Другая совершенно поразительная вещь. Я рассказывал о японцах. Когда мой знакомый Утимура и другой профессор, Кавасаки, привезли меня к океану, я вдруг понял: они до этого никогда на берегу океана не бывали. Когда я изумился и спросил: «Как же так?» — они объяснили, что это не было связано с их деловыми интересами. Они объездили весь мир, но на берегу океана не были! И были, кстати, им поражены. Потому что океан действительно отличается от моря так же, как море — от озера. Это совершенно другая стихия.

Так вот, представьте себе русского человека, который живет в 100 километрах от моря и никогда не бывал на его берегу. Эти, казалось бы, мелочи, показывают колоссальное различие в том, что сейчас любят называть словом «менталитет».

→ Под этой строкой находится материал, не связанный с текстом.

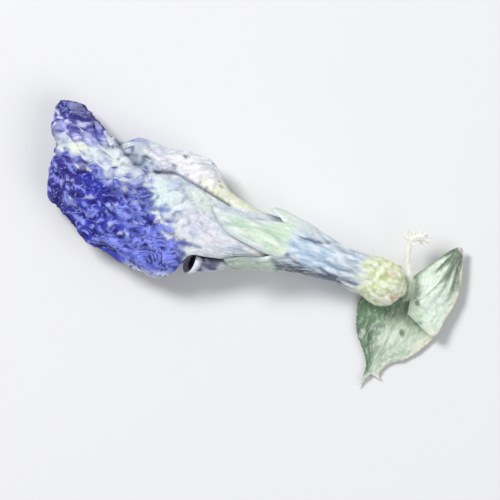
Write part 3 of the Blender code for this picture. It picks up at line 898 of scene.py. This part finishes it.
def calyxPaint(points, turn, margin, core):
    x = points[..., 0]
    wobble = noiseAt(points, (2, 1.2, 1.2), 9)
    wisp = noiseAt(points, (2.2, 0.42, 0.42), 4)
    thread = noiseAt(points, (1.1, 0.34, 0.34), 12)
    dots = noiseAt(warped(points, 0.8, 0.3), calyxForm["wartSize"], 6)
    # painted shade along the tube's lower edge
    tubeEdgeShade = patch(points, (7.4, 0), (4.8, 0.95), 3, 0.4, wobble * 0.6 + thread * 0.8)
    tubeEdgeShade = tubeEdgeShade * (0.6 + 0.4 * fade(np.sin(turn), -0.1, 0.4))
    tube = fade(x, 13.5, 12)
    smoky = fade(x + wobble, 9, 11.4) * fade(wisp + 0.5 * thread, 0.25, -0.2)
    mouth = fade(x + 1.6 * wobble, 5.6, 3.4)
    lower = fade(points[..., 1] + 0.4 * wobble, 0.6, -0.6)
    knob = fade(x + 0.9 * wobble + 0.8 * dots, 12.4, 14.9)
    tint = lay(
        linear("d6e2ee"),
        # the blue tube, with painted shade along its lower edge
        ("c0dbf4", patch(points, (7.2, 2.2), (4, 1.8), -6, 0.5, wobble) * 0.9),
        ("eef3f7", fade(wisp, 0.05, 0.35) * 0.75),
        ("a6bed6", fade(wisp, -0.15, -0.42) * fade(x, 12.5, 10) * 0.5),
        ("1a325c", tubeEdgeShade),
        ("9eacbc", smoky * 0.75),
        ("8ca5be", fade(thread, 0.14, 0.36) * tube * 0.4),
        ("f0f5fa", fade(thread, -0.16, -0.36) * tube * 0.6),
        ("e8f0f4", patch(points, (3.6, 5.2), (3, 0.8), -10, 0.5, wobble * 0.5) * 0.85),
        # the mint lobes, paler toward their margins, with painted shade on the lower, open side
        ("def0d8", mouth),
        ("bee0bc", mouth * fade(wisp + 0.4 * wobble, 0, 0.35) * 0.65),
        ("f2f6f0", mouth * fade(wisp, -0.1, -0.35) * 0.8),
        ("dee6ec", mouth * (1 - core) * 0.85),
        ("eef2f6", mouth * (1 - margin) * 0.5),
        ("889c8e", lower * mouth * (0.75 - 0.35 * margin * core)),
        ("dee7ea", fade(x + 0.8 * wobble, -1.6, -3.6) * 0.75),
        # the yellow green base with its warts
        ("eaf0e2", fade(knob, 0, 0.4) * 0.8),
        ("ecf3d0", knob),
        ("cad49e", knob * fade(dots, 0.02, 0.28) * 0.7),
        ("fafaec", knob * fade(dots, -0.04, -0.3) * 0.8),
        *patchCoats(points, dots, basePatches),
    )
    # painted shade along the dents, and mint streaks
    for path, width, depth, colour, strength in calyxLines:
        near = nearPath(points, path, width) * fade(wisp, 0.45, 0)
        tint = lay(tint, (colour, near * strength * fade(np.sin(turn) + 0.5 * wobble, -0.4, 0.1)))
    return tint, knob, dots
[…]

Русский человек, оказавшись на Западе в местном универсаме, поначалу действительно может упасть в обморок от открывшегося перед ним изобилия (я, правда, этим историям не очень верю). Это можно понять. Но когда человек действительно начинает жить на Западе, становится реальным эмигрантом, вдруг выясняет, что он обречен строением этого общества на то, что «выше головы» он не прыгнет.

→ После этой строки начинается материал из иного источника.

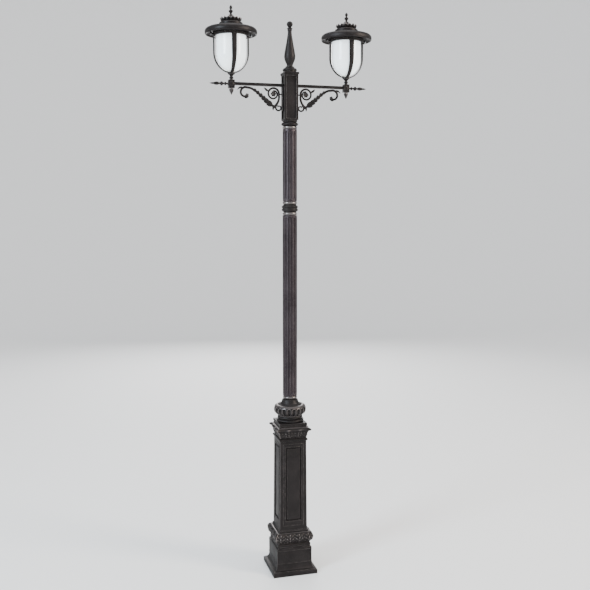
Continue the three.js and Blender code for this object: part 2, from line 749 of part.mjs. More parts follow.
// Both lanterns are alike, with the roof hinged on the side towards -X.
function lantern(side) {
  const group = new THREE.Group();
  group.position.x = side === "right" ? LANTERN_X : -LANTERN_X;
  lampPost.add(group);
  const part = (name, geometry, finish) => add(group, `${side}_${name}`, geometry, finish);

  const cup = [
    [8, BLOCK_TOP + GAP],
    [17, BLOCK_TOP + GAP],
    [17, 4341],
    [12, 4347],
    [18, 4355],
    [12, 4363],
    [18, 4374],
    [31, 4386],
    [31, CUP_TOP],
    [8, CUP_TOP],
  ];
  part("cup", faceOut(turned(cup, ROUND_SMALL)), castIron);
  part("cage", cage(), castIron);
  part("gallery", gallery(), castIron);

  const outside = bowl(GLOBE_RADIUS, GLOBE_DEPTH, GLOBE_STRAIGHT_FROM, GLOBE_NECK, 5);
  const inside = outside.map(([radius, height]) => [radius - GLOBE_WALL, height + GLOBE_WALL / 2]).reverse();
  const globe = [...outside, [GLOBE_RADIUS, GLOBE_TOP], [GLOBE_RADIUS - GLOBE_WALL, GLOBE_TOP], ...inside];
  part("globe", faceOut(turned(globe, ROUND_LARGE)), opal);

  const seal = [
    [GLOBE_RADIUS - 8, GLOBE_TOP + GAP],
    [GLOBE_RADIUS, GLOBE_TOP + GAP],
    [GLOBE_RADIUS, GALLERY_TOP - 0.5],
    [GLOBE_RADIUS - 8, GALLERY_TOP - 0.5],
  ];
  part("gasket", faceOut(turned(seal, ROUND_LARGE)), rubber);

  part("roof", roof(), castIron);

  const crown = [
    [0, ROOF_TOP + GAP],
    [78, ROOF_TOP + GAP],
    [87, 4811],
    [CROWN_RADIUS, 4822],
    [86, 4836],
    [72, 4848],
    [50, 4856],
    [24, CROWN_TOP],
    [0, CROWN_TOP],
  ];
  part("crown", faceOut(lobed(crown, CROWN_LOBES, 0.08)), castIron);

  const knob = [
    [0, CROWN_TOP + GAP],
    [20, CROWN_TOP + GAP],
    [20, 4867],
    [9, 4872],
    [8, 4880],
    [14, 4887],
    [18, 4897],
    [13, 4908],
    [6, 4913],
    [12.5, 4926],
    [9, 4940],
    [0, LANTERN_TOP],
  ];
  part("roof_finial", faceOut(turned(knob, ROUND_SMALL)), castIron);

  const pin = cylinderY(2.6, -16, 16).translate(-ROOF_PIN_OFFSET, 0, ROOF_PIN_Z);
  part("hinge_pin", pin, steel);

  const shank = cylinderX(3, THUMBSCREW_TIP, 171).translate(0, 0, ROOF_PIN_Z);
  const grip = cylinderX(10, 169, 180, 10).translate(0, 0, ROOF_PIN_Z);
  part("thumbscrew", join(shank, grip), steel);

  const holderBottom = 4399.3;
  const holder = [
    [5, holderBottom],
    [26, holderBottom],
    [26, 4405],
    [39, 4408],
    [39, 4410.6],
    [22, 4410.6],
    [22, 4448],
    [14.5, 4448],
    [14.5, 4416],
    [5, 4416],
  ];
  part("lamp_holder", faceOut(turned(holder, ROUND_SMALL)), porcelain);

  const bulb = [
    [0, 4418],
    [13.5, 4420],
    [13.5, 4450],
    [18, 4460],
    [31, 4490],
    [35, 4515],
    [30, 4538],
    [15, 4552],
    [0, 4556],
  ];
  part("bulb", faceOut(turned(bulb, ROUND_SMALL)), lampGlass);
}

// Four straps that widen upwards, cast in one with the boss they meet at under the globe.
function cage() {
  const bottomRadius = 30;
  const topHalfWidth = 19;
  const bottomHalfWidth = 11;
  const top = GALLERY_BOTTOM - GAP;
  const depth = RIB_STRAIGHT_FROM - CUP_TOP - GAP;
  const outer = bowl(RIB_RADIUS, depth, RIB_STRAIGHT_FROM, bottomRadius, 6);
  const inner = bowl(RIB_RADIUS - RIB_THICKNESS, depth - RIB_THICKNESS, RIB_STRAIGHT_FROM, bottomRadius, 6);
  const outline = [...outer, [RIB_RADIUS, top], [RIB_RADIUS - RIB_THICKNESS, top], ...inner.reverse()];
  const strap = plateXZ(outline, 2 * topHalfWidth);
  const taper = new THREE.Shape([
    new THREE.Vector2(-bottomHalfWidth, CUP_TOP - 5),
    new THREE.Vector2(bottomHalfWidth, CUP_TOP - 5),
    new THREE.Vector2(topHalfWidth, top + 5),
    new THREE.Vector2(-topHalfWidth, top + 5),
  ]);
  const wedge = new THREE.ExtrudeGeometry(taper, { depth: RIB_RADIUS + 10, bevelEnabled: false });
  wedge.rotateX(Math.PI / 2).rotateZ(Math.PI / 2);
  const rib = common(strap, wedge);
  const ribs = [0, 1, 2, 3].map((turn) => rib.clone().rotateZ((turn * Math.PI) / 2));
  const boss = turned([
    [10, CUP_TOP + GAP],
    [33, CUP_TOP + GAP],
    [33, 4397],
    [27, 4399],
    [10, 4399],
  ]);
  return join(boss, ...ribs);
}

// Ring that holds the globe's mouth, with the fixed ear of the roof hinge.
function gallery() {
  const ring = turned([
    [GALLERY_INNER, GALLERY_BOTTOM],
    [GALLERY_OUTER - 2, GALLERY_BOTTOM],
    [GALLERY_OUTER, GALLERY_BOTTOM + 3],
    [GALLERY_OUTER, GALLERY_TOP],
    [GALLERY_INNER, GALLERY_TOP],
  ], ROUND_LARGE);
  const half = 7.5;
  const ear = box(-ROOF_PIN_OFFSET, 4 - GALLERY_OUTER, -half, half, -EAR_RADIUS, EAR_RADIUS);
  ear.translate(0, 0, ROOF_PIN_Z);
  const eye = cylinderY(EAR_RADIUS, -half, half).translate(-ROOF_PIN_OFFSET, 0, ROOF_PIN_Z);
  const hole = cylinderY(3, -half - 2, half + 2).translate(-ROOF_PIN_OFFSET, 0, ROOF_PIN_Z);
  return cut(join(ring, ear, eye), hole);
}

// Thick-brimmed roof. Its underside carries the moving ears of the hinge, and the lug of the thumbscrew.
function roof() {
  const shoulder = [0, 30, 60, 90].map((degrees) => {
    const angle = THREE.MathUtils.degToRad(degrees);
    const x = BRIM_RADIUS - SHOULDER_RADIUS + SHOULDER_RADIUS * Math.cos(angle);
    return [x, 4726 + SHOULDER_RADIUS * Math.sin(angle)];
  });
  const profile = [
    [0, 4774],
    [90, 4766],
    [128, BRIM_UNDERSIDE],
    [205, BRIM_UNDERSIDE],
    [206, BRIM_LIP + 1],
    [213, BRIM_LIP],
    [BRIM_RADIUS, BRIM_LIP + 10],
    ...shoulder,
    [150, 4774],
    [100, 4783],
    [100, 4799],
    [94, ROOF_TOP],
    [0, ROOF_TOP],
  ];
  const ears = [];
  const holes = [];
  for (const y of [-11.5, 11.5]) {
    const ear = box(-EAR_RADIUS, EAR_RADIUS, y - 3, y + 3, ROOF_PIN_Z, BRIM_UNDERSIDE + 4);
    ears.push(ear.translate(-ROOF_PIN_OFFSET, 0, 0));
    ears.push(cylinderY(EAR_RADIUS, y - 3, y + 3).translate(-ROOF_PIN_OFFSET, 0, ROOF_PIN_Z));
    holes.push(cylinderY(3, y - 5, y + 5).translate(-ROOF_PIN_OFFSET, 0, ROOF_PIN_Z));
  }
  const lug = box(160, 168, -8, 8, ROOF_PIN_Z - 8, BRIM_UNDERSIDE + 4);
  const lugHole = cylinderX(3.4, 155, 175).translate(0, 0, ROOF_PIN_Z);
  return cut(join(turned(profile, ROUND_LARGE), ...ears, lug), ...holes, lugHole);
}

// ---------------------------------------------------------------- assembly

anchorage();
plinth();
leafBand();
const rearFace = pedestalFace(2);
pedestal(rearFace);
accessDoor(rearFace);
fuseBox();
capital();
columnFoot();
column();
head();
spire();
for (const side of ["left", "right"]) {
  arm(side);
  lantern(side);
}

export default lampPost;
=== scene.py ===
"""A street lamp post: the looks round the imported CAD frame.

Lengths are in millimetres, as in the CAD, unless a name or a comment says metres.
The post's axis is Z, the arms lie along X, and the front faces -Y.
"""

import math
import bmesh
import bpy
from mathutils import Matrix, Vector


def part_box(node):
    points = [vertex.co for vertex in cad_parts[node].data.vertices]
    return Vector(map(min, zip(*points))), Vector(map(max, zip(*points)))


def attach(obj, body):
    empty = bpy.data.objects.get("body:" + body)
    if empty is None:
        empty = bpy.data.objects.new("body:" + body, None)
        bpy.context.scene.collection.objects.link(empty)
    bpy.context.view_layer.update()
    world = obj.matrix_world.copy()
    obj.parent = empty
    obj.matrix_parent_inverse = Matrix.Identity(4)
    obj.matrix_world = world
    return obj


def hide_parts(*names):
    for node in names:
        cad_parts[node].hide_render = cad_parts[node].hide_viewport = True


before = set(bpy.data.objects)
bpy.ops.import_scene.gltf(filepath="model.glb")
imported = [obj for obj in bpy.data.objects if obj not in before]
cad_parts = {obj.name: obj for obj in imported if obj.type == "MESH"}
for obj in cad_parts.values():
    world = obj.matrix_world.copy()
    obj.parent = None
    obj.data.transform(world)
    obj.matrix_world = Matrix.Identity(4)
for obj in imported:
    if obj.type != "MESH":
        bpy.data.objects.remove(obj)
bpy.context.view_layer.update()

# One millimetre in Blender's metres.
MM = 0.001


def corners_of(node):
    """A CAD node's lowest and highest corners, to a tenth of a millimetre."""
    low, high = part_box(node)
    return [round(v / MM, 1) for v in low], [round(v / MM, 1) for v in high]


def middle_of(node, axis):
    """The middle of a CAD node's box along one axis, where 0 is X and 2 is Z."""
    low, high = corners_of(node)
    return round((low[axis] + high[axis]) / 2, 1)


# Places that more than one piece is built round. LID_HINGE_X is measured from the lantern's axis.
LANTERN_X = middle_of("right_end_block", 0)
BLOCK_HALF = corners_of("right_end_block")[1][1]
HEAD_HALF = corners_of("head_box")[1][0]
ARM_Z = middle_of("right_arm", 2)
LID_HINGE_X = middle_of("right_hinge_pin", 0) - LANTERN_X
LID_HINGE_Z = middle_of("right_hinge_pin", 2)
SIDES = {"left": -1, "right": 1}
FACES = ("front", "right", "rear", "left")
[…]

Я глубоко убежден в том, что единственная эмиграция, которая в самом деле людям может очень много дать, — это еврейская эмиграция в Израиль. Это вполне естественно: уезжает человек, осознавший себя представителем определенной национальности, причем национальности, имеющей многотысячелетнюю историю и культуру. И когда я читаю и слышу о людях, которые в Израиле обрели убежденность, уверенность в своей национальной миссии, — да, здесь не может быть никаких споров. Что же касается других — в частности, между прочим, и евреев, которые уезжают не в Израиль, — здесь совсем другой разговор. Мне представляется, что нет ни одного человека из эмигрировавших за предыдущие 35 лет, который не хотел бы вернуться. Но это очень сложное дело. Уехать в другую страну и начать там жить — труднейшая задача. Это преобразование буквально всего организма, в широком, тотальном смысле слова. Но возвращение тоже связано с этим процессом. Я уже упоминал имя Мамлеева — я знаю, что для него это возвращение было таким же трудным, как и отъезд. Он, насколько мне известно, совершенно счастлив, что как-то здесь уже укоренился, получил квартиру — это какое-то воскрешение самого себя.

Могут, конечно, спросить: «Ладно, вы говорите о каких-то деятелях, имеющих отношение к идеологии, национальному сознанию и прочее, а с теми, кто думает только о своей личной судьбе и считает, что родина там, где хорошо?» Я глубоко убежден в том — и в данном случае исключения только подтверждают правило, — что для любого человека эмиграция не является улучшением жизни. Хотя он и может себя убеждать в том, что поступил правильно и обрел лучшую судьбу.